EXERCISE BRIEF – Write every line of the material out exactly as shown.

DATA –
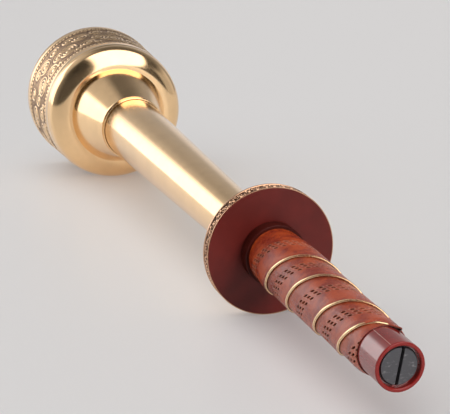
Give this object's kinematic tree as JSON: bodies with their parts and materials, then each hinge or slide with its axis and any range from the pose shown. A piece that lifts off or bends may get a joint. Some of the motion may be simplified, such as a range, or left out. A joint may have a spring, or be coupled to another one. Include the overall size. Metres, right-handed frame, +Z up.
{
  "type": "ceremonial hand torch",
  "caption": "Gas-burning ceremonial hand torch: leather-wrapped handle with screw-in butt plug, round hand guard, tapered brass column and flared relief-banded bowl with burner.",
  "frame": {"origin": "centre of the bounding box footprint, on the surface that the torch lies on", "axes": "+X along the torch from butt to bowl, seen from above; +Z up. The torch axis rises 2.45 degrees towards the bowl, because it lies on the guard and on the wider bowl rim."},
  "size_m": [0.5068, 0.0916, 0.0917],
  "materials": {
    "lacquered_maroon": "glossy maroon lacquer",
    "satin_maroon": "satin maroon",
    "leather": "red-brown waxed leather with gold edge lines",
    "black_plastic": "matte black",
    "seal_rubber": "matte",
    "polished_brass": "polished",
    "antique_brass": "antique, darkened in the hollows",
    "turned_brass": "turned, unpolished",
    "steel": "turned steel",
    "copper_pipe": "drawn copper pipe",
    "aluminium": "drawn aluminium"
  },
  "bodies": {
    "torch": {"grip_tube": "lacquered_maroon", "leather_wrap": "leather", "canister_body": "aluminium", "canister_collar": "turned_brass", "canister_stem": "steel", "stem_seal": "seal_rubber", "valve_body": "turned_brass", "valve_pin": "steel", "valve_nut": "turned_brass", "guard_hub": "lacquered_maroon", "guard_disc": "satin_maroon", "guard_back_plate": "polished_brass", "guard_rim": "antique_brass", "column": "polished_brass", "column_foot": "polished_brass", "feed_pipe": "copper_pipe", "pipe_nuts": "turned_brass", "pipe_spacers": "black_plastic", "neck_flare": "polished_brass", "bowl_shell": "polished_brass", "relief_band": "antique_brass", "rim_ring": "polished_brass", "burner_bracket": "steel", "bracket_screws": "steel", "jet_holder": "turned_brass", "jet": "turned_brass", "mixing_tube": "steel", "deck_plate": "steel", "deck_posts": "steel", "deck_nuts": "steel", "burner_head": "turned_brass", "flame_gauze": "steel", "gauze_ring": "steel"},
    "spring_carrier": {"spring_pad": "steel", "canister_spring": "steel"},
    "plug": {"end_plug": "black_plastic", "plug_seal": "seal_rubber"}
  },
  "joints": [
    {"name": "plug_travel", "type": "slide", "parent": "torch", "child": "spring_carrier", "axis": [-0.9991, 0, -0.0421], "range_m": [0, 0.012]},
    {"name": "plug_turn", "type": "hinge", "parent": "spring_carrier", "child": "plug", "pos_m": [-0.24603, 0, 0.02498], "axis": [-0.9991, 0, -0.0421], "range_deg": [0, 2880]}
  ],
  "couplings": [
    {"joint": "plug_travel", "follows": "plug_turn", "m_per_rad": 0.00023873}
  ]
}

ANSWER FOR THIS EXERCISE –
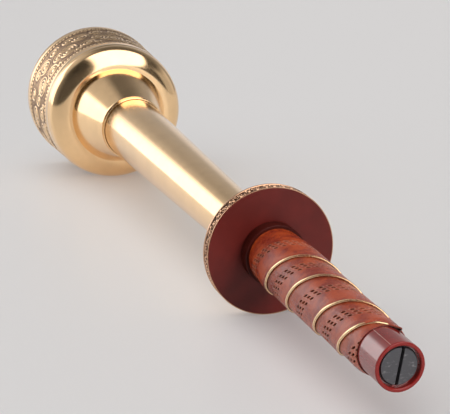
Give this object's kinematic tree as JSON: bodies with their parts and materials, then each hinge or slide with its axis and any range from the pose shown. A piece that lifts off or bends may get a joint. Some of the motion may be simplified, such as a range, or left out. A joint may have a spring, or be coupled to another one. Include the overall size. Metres, right-handed frame, +Z up.
{
  "type": "ceremonial hand torch",
  "caption": "Gas-burning ceremonial hand torch: leather-wrapped handle with screw-in butt plug, round hand guard, tapered brass column and flared relief-banded bowl with burner.",
  "frame": {"origin": "centre of the bounding box footprint, on the surface that the torch lies on", "axes": "+X along the torch from butt to bowl, seen from above; +Z up. The torch axis rises 2.45 degrees towards the bowl, because it lies on the guard and on the wider bowl rim."},
  "size_m": [0.5068, 0.0916, 0.0917],
  "materials": {
    "lacquered_maroon": "glossy maroon lacquer",
    "satin_maroon": "satin maroon",
    "leather": "red-brown waxed leather with gold edge lines",
    "black_plastic": "matte black",
    "seal_rubber": "matte",
    "polished_brass": "polished",
    "antique_brass": "antique, darkened in the hollows",
    "turned_brass": "turned, unpolished",
    "steel": "turned steel",
    "copper_pipe": "drawn copper pipe",
    "aluminium": "drawn aluminium"
  },
  "bodies": {
    "torch": {"grip_tube": "lacquered_maroon", "leather_wrap": "leather", "canister_body": "aluminium", "canister_collar": "turned_brass", "canister_stem": "steel", "stem_seal": "seal_rubber", "valve_body": "turned_brass", "valve_pin": "steel", "valve_nut": "turned_brass", "guard_hub": "lacquered_maroon", "guard_disc": "satin_maroon", "guard_back_plate": "polished_brass", "guard_rim": "antique_brass", "column": "polished_brass", "column_foot": "polished_brass", "feed_pipe": "copper_pipe", "pipe_nuts": "turned_brass", "pipe_spacers": "black_plastic", "neck_flare": "polished_brass", "bowl_shell": "polished_brass", "relief_band": "antique_brass", "rim_ring": "polished_brass", "burner_bracket": "steel", "bracket_screws": "steel", "jet_holder": "turned_brass", "jet": "turned_brass", "mixing_tube": "steel", "deck_plate": "steel", "deck_posts": "steel", "deck_nuts": "steel", "burner_head": "turned_brass", "flame_gauze": "steel", "gauze_ring": "steel"},
    "spring_carrier": {"spring_pad": "steel", "canister_spring": "steel"},
    "plug": {"end_plug": "black_plastic", "plug_seal": "seal_rubber"}
  },
  "joints": [
    {"name": "plug_travel", "type": "slide", "parent": "torch", "child": "spring_carrier", "axis": [-0.9991, 0, -0.0421], "range_m": [0, 0.012]},
    {"name": "plug_turn", "type": "hinge", "parent": "spring_carrier", "child": "plug", "pos_m": [-0.24603, 0, 0.02498], "axis": [-0.9991, 0, -0.0421], "range_deg": [0, 2880]}
  ],
  "couplings": [
    {"joint": "plug_travel", "follows": "plug_turn", "m_per_rad": 0.00023873}
  ]
}